What kind of warped and twisted mind does it take for a people to be so far mired in the past as is this House Homeland Security Committee Chairman Bennie Thompson (D-Miss.), who spends his days hating Jefferson Davis, instead of living in the present and looking towards the future like sane and rational people do in America.
Getting back to the story and more ignorance from House Homeland Security Committee Chairman Bennie Thompson (D-Miss.), we have:
“I’m not certain we should hold people like that in high esteem.”
end quotes
AND WE DON’T, Bennie!
WE SANE AND RATIONAL PEOPLE IN AMERICA DO NOT HOLD JEFFERSON DAVIS IN HIGH ESTEEM BECAUSE HE IS A LOASER, AND IN AMERICA, WE DO NOT HONOR LOSERS OR HOLD THEM IN HIGH ESTEEM!
WE HOLD THEM IN CONTEMPT!
Moving right along here, we have this nonsense next:
Rep. Karen Bass (D-Calif.), chairman of the caucus, echoed the sentiment, asking her colleagues to see themselves in caucus members’ shoes: “If you could just absorb for a minute what it feels like … to walk past statutes of people who didn’t even feel we were human, who wanted us to be in chains.”
end quotes
You need to see a psychiatrist, Karen, because if you are troubled by a statue of somebody who has been dead since 1889, you have some very serious mental problems.
Getting back to the Washington Post, we have another witless moron stepping up to the plate to prove that morons have as much right as anyone else to sit in the United States Senate, to wit:
“I would be happy to see, I would support changing the names of bases that were named in the honor of Confederate generals,” said Sen.

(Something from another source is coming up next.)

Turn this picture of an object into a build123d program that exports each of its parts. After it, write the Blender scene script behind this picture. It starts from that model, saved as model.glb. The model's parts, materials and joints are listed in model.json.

Mitt Romney (R-Utah).
“Those individuals fought against the United States of America and we should instead be honoring people who fought for the United States of America.”
end quotes
MEMO TO MITT, WHO NEVER SERVED:
Those bases were not intended to, nor do they, “honor” Confederate generals who fought against the United States – to the contrary, they make an example of those generals every day to the people of America who had those people the bases are named for as their generals when they LOST the Civil War!